For more than a decade, manufacturers have invested heavily in “connected worker” technologies. Mobile devices, wearables, digital work instructions, and augmented reality tools promised to give frontline workers real-time access to the information they need to perform complex tasks safely and efficiently. The vision was compelling: connect people to the same digital infrastructure already transforming engineering and production systems.
At its core, the idea made sense. As Canvas Envision CEO Garth Coleman explains, “the connected worker concept was about closing the gap between enterprise systems and the people doing the work.” Workers on the factory floor were meant to become active participants in the digital ecosystem, able to access instructions, collaborate with experts, and capture operational data directly from the point of execution.
But in many factories, the results have been uneven. Companies have deployed devices and applications, yet the underlying operational challenges often remain unchanged. Experienced technicians are still called to troubleshoot complex issues. Knowledge still resides in a handful of experts. And new employees often struggle to navigate the information they are given.
The problem, Coleman argues, is not connectivity. It is knowledge.
Manufacturers already generate vast amounts of operational data. Sensors, connected machines, and digital platforms produce continuous streams of information about production processes. Yet much of that information never becomes actionable insight. During a World Economic Forum discussion on the state of advanced manufacturing, industry leaders estimated that more than 90% of industrial data is never fully captured or utilized.
This disconnect reveals a deeper issue. Many connected worker initiatives focus on delivering data to devices without addressing the knowledge required to interpret and apply that information in real-world situations.
“The connected worker conversation has been dominated by hardware and connectivity,” Coleman says. Companies tend to ask questions such as which devices to deploy or which platforms to adopt. But those discussions often miss the more fundamental issue: “what knowledge does the worker actually need, and how should it be presented so they can act on it with confidence?”
When that knowledge layer is missing, technology becomes little more than a new interface for old problems. “You can hand someone the most advanced device available, but if the knowledge behind the work is still buried in static documents, disconnected databases, or tribal memory, the worker is still left interpreting information rather than executing with clarity.” he adds.

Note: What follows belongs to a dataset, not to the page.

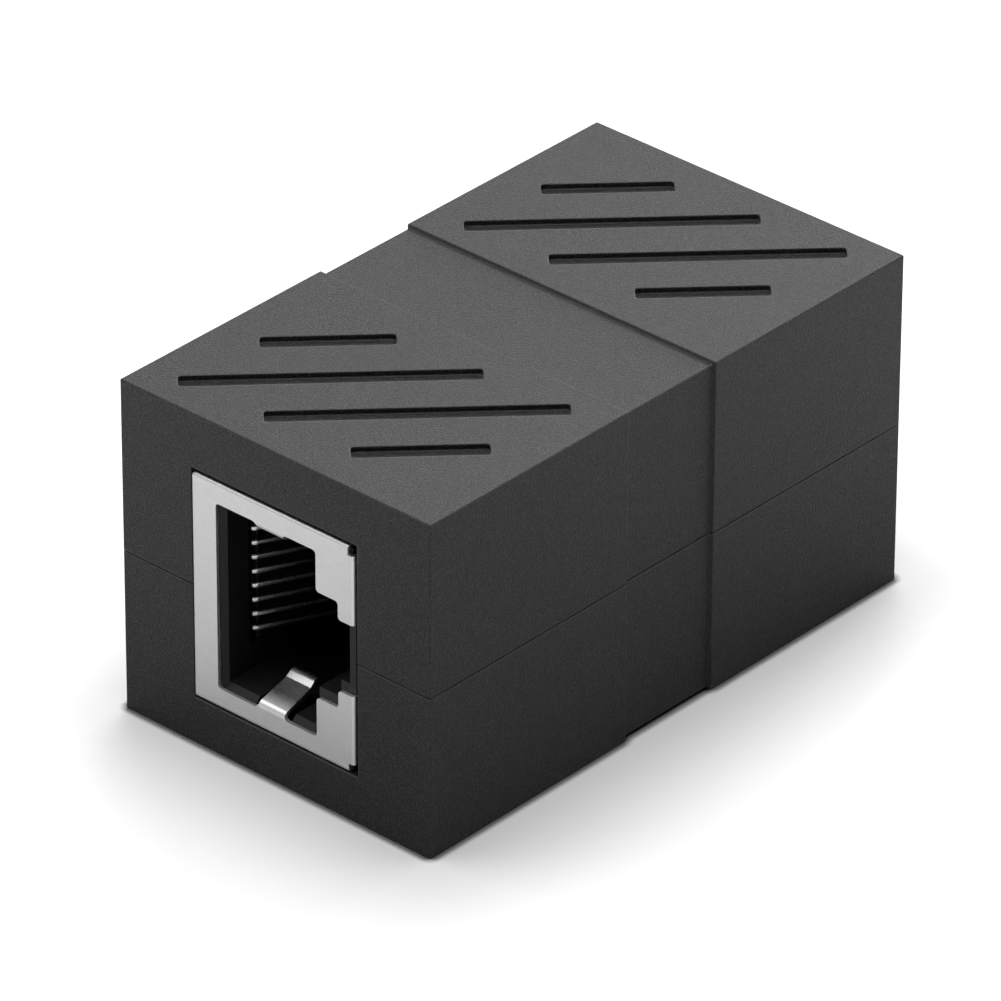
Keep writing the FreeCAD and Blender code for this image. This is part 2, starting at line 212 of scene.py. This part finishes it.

This challenge becomes even more significant as manufacturing grows more complex. The Fourth Industrial Revolution is introducing advanced analytics, artificial intelligence, and increasingly automated production systems that require workers to interact with technology in new ways. According to the World Economic Forum, these digital capabilities are reshaping how factories operate and how value is created across industrial supply chains.
At the same time, the nature of industrial work itself is evolving. One panelist of the already mentioned discussion, described the transition underway in manufacturing as a shift from “labor with our hands to labor with our minds.” In other words, workers are increasingly expected to interpret data, diagnose issues, and adapt processes in real time.
Yet most connected worker programs still treat implementation primarily as a technology rollout. “The first mistake is leading with technology instead of knowledge,” Coleman says. Organizations often select a platform or device first and then try to determine what information to deliver through it. “The starting point should be understanding what knowledge the workforce needs and how it should be structured for the specific tasks they perform.”
This requires rethinking how operational expertise is captured and distributed across the organization. In many factories, critical knowledge exists in the experience of technicians and engineers who understand how systems behave under real conditions. When that expertise is not structured and shared, companies remain dependent on individuals rather than on scalable systems.
Coleman believes the industry needs to move beyond the traditional connected worker framework toward a broader concept he calls connected knowledge. “A connected worker strategy asks how to get data to a person. A connected knowledge strategy asks how to capture, structure, and deliver actionable knowledge across the entire workforce.”
The distinction may sound subtle, but it has major implications for digital transformation. Instead of focusing solely on devices and interfaces, manufacturers must invest in systems that connect engineering data, operational workflows, and frontline experience. Workers should not only receive instructions; they should also be able to capture feedback, insights, and performance data that flow back into engineering and product development.
“Smart factories need connected knowledge, not just connected machines,” Coleman says.
The technology to support that shift already exists. The real challenge is strategic: deciding whether digital transformation will focus on deploying tools—or on building the knowledge systems that allow people to use them effectively.